Von da ist es nicht mehr weit zur Labstelle, dem Heurigen Ekamp, der auf einem der sanften Bergleins sitzt. Doch hier beginnt die Logistik zur ruckeln. Wenn 180 Personen ziemlich gleichzeitig essen und trinken wollen, lässt sich das nicht mit einer noch so eifrigen Wirtsfamilie abdecken. Von der Oma bis zum Schulkind sind alle im Einsatz, und doch dauert es für manche die gesamte Pause von eineinhalb Stunden, bis sie an ihr Schafkäse- oder Schinkenbrot und ihren Most kommen.
Um diese Zeit sitzen nämlich die meisten schon wieder vor dem Lokal im Gras, in Liegestühlen oder auf Holzbänken und warten auf die Darbietungen der Strottern.
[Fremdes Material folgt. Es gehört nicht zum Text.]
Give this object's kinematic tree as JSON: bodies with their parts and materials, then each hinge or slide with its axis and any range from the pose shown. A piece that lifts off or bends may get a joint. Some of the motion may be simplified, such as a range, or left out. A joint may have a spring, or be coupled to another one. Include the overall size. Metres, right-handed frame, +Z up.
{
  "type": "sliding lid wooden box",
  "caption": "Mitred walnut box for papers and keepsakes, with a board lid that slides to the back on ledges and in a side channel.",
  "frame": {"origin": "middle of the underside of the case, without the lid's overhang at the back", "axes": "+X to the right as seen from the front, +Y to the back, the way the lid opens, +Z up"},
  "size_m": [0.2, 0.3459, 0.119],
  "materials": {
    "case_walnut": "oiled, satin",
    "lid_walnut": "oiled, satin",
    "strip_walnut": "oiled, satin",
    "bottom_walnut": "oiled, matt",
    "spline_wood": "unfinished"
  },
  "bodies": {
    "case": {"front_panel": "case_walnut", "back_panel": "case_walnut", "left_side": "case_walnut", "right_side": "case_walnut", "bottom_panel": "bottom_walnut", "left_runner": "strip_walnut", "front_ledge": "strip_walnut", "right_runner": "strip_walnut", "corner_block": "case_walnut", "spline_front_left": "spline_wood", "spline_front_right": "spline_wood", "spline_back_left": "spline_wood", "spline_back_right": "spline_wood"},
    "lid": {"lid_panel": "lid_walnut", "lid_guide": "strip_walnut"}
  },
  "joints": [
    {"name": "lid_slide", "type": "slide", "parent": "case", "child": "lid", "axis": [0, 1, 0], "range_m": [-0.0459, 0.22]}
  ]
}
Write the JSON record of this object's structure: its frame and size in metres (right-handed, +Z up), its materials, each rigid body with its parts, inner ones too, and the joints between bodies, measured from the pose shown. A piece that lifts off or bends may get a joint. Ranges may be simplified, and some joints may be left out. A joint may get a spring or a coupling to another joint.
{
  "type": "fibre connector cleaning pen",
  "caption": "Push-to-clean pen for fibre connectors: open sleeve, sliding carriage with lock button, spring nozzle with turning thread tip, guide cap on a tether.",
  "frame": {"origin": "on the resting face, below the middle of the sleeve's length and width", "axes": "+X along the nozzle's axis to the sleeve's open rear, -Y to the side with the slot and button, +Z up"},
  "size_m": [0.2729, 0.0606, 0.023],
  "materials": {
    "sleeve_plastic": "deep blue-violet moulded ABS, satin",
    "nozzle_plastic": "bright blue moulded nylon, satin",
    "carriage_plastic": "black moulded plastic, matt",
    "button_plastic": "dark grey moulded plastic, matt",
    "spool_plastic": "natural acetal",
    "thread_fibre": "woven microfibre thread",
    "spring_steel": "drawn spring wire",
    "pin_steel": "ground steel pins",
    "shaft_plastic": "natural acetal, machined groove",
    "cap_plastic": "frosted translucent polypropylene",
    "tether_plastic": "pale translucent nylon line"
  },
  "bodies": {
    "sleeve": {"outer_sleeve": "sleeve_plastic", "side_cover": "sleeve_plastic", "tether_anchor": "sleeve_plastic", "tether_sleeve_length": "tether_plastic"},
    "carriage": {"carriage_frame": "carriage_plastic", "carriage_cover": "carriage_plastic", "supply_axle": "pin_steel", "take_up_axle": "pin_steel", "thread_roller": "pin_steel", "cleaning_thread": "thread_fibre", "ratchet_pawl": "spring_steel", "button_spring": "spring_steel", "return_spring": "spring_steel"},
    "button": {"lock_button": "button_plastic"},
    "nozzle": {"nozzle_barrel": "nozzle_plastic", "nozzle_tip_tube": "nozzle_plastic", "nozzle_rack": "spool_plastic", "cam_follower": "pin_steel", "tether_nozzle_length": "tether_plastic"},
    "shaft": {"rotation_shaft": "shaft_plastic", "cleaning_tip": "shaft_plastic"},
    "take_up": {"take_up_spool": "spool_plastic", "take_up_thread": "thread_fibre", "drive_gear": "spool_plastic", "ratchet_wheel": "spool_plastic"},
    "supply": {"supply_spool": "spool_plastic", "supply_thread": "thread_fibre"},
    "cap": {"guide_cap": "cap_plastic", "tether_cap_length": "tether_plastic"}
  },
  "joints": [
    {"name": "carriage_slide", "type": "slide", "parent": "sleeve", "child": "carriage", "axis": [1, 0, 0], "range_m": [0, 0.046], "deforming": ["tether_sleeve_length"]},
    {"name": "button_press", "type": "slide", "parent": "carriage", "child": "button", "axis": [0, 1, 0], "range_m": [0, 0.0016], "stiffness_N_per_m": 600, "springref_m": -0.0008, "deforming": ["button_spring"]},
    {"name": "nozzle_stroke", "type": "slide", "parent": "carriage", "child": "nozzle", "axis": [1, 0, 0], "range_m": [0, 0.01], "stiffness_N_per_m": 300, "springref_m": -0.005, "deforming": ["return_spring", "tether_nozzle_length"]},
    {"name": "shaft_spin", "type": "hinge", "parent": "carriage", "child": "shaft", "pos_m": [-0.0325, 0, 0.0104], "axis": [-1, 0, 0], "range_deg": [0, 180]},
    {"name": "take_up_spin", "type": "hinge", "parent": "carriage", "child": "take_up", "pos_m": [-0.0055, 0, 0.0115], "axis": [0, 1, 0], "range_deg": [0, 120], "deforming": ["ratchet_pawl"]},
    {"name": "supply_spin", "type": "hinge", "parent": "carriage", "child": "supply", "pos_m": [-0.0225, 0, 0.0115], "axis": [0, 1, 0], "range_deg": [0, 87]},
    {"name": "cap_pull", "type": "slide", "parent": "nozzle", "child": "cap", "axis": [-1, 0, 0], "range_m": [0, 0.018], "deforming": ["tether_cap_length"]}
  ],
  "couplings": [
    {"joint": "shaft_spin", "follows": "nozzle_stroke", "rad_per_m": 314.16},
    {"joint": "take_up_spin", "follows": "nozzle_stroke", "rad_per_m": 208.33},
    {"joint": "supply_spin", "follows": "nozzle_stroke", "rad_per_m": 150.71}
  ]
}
Die zwei in Österreich gut bekannten Sänger schräger Wienerlieder begeistern auch die Wanderer im Mostviertel.
Nach einer Stunde Kulturgenuss zu Füßen eines alten Baumes, der weit seine Äste über das Geschehen darunter breitet, machen sich die zwei- und vierbeinigen Teilnehmenden an den diesjährigen Gipfelklängen, denn auch Hunde sind an diesem Tag mit von der Partie, bereit zum Abstieg. Ausgezeichnet hat es ihr gefallen, sagt Eva Spreitzer. Sie kommt sogar aus Ybbsitz, dem Ausgangspunkt der Wanderung. Das Schöne sei, dass es jedes Mal anders ist, sagt sie: Eine andere Route, andere Musik. Und darum hat sie sich den Termin für nächstes Jahr schon vorgemerkt. Und wenn es gleichsam um die Ecke von daheim ist, empfindet sie es noch einmal so erfreulich.
Der Rückweg ist zwar identisch zum Aufstieg, doch hält er einen anderen Blick bereit: In die Gegenrichtung und zur untergehenden Sonne, die sich über weich gewellte Landschaft senkt. Beschwingt geht es die Hügel abwärts, beschwingt von der Musik und einem außergewöhnlichen Erlebnis, das gesunde Bewegung und Kultur auf harmonische Weise verbunden hat.